▶ [WRITTEN INSTRUCTION] Count how many lines hold the word "parts" and give that number as the whole answer.

▶ [MATERIAL]
■ ■ ■ ■ ■ ■ ■
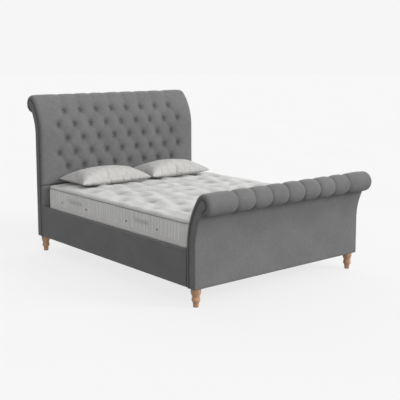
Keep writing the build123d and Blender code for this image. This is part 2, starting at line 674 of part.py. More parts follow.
tuft_points = []
for row in range(TUFT_ROWS):
    columns = TUFT_COLUMNS - row % 2
    for column in range(columns):
        x = (column - (columns - 1) / 2) * MATTRESS_WIDTH / TUFT_COLUMNS
        y = (row - (TUFT_ROWS - 1) / 2) * MATTRESS_LENGTH / TUFT_ROWS
        tuft_points.append((x, y, CROWN_TOP - TUFT_SINK))

with BuildPart() as quilted_top:
    mattress_layer(CROWN_BASE, CROWN_TOP)
    fillet(quilted_top.faces().sort_by(Axis.Z)[-1].edges(), CROWN_FILLET)
    with Locations(*tuft_points):
        Cylinder(TUFT_RADIUS, TUFT_SINK, align=STANDING, mode=Mode.SUBTRACT)
quilted_top.part.label = "mattress_quilted_top"
export_step(quilted_top.part, "parts/mattress_quilted_top.step")

with BuildPart() as tufts:
    with Locations(*tuft_points):
        Cylinder(TUFT_RADIUS, TUFT_HEIGHT, align=STANDING)
tufts.part.label = "mattress_tufts"
export_step(tufts.part, "parts/mattress_tufts.step")

with BuildPart() as vents:
    for side in SIDES:
        for y in VENT_PLACES:
            with BuildSketch(Plane(origin=(side * BORDER_X, y, VENT_LEVEL), z_dir=(side, 0, 0))):
                Circle(VENT_RADIUS)
                Circle(VENT_HOLE, mode=Mode.SUBTRACT)
            extrude(amount=VENT_PROUD)
vents.part.label = "mattress_vents"
export_step(vents.part, "parts/mattress_vents.step")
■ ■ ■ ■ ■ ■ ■
▶ [RESULT OF THE EXERCISE] 4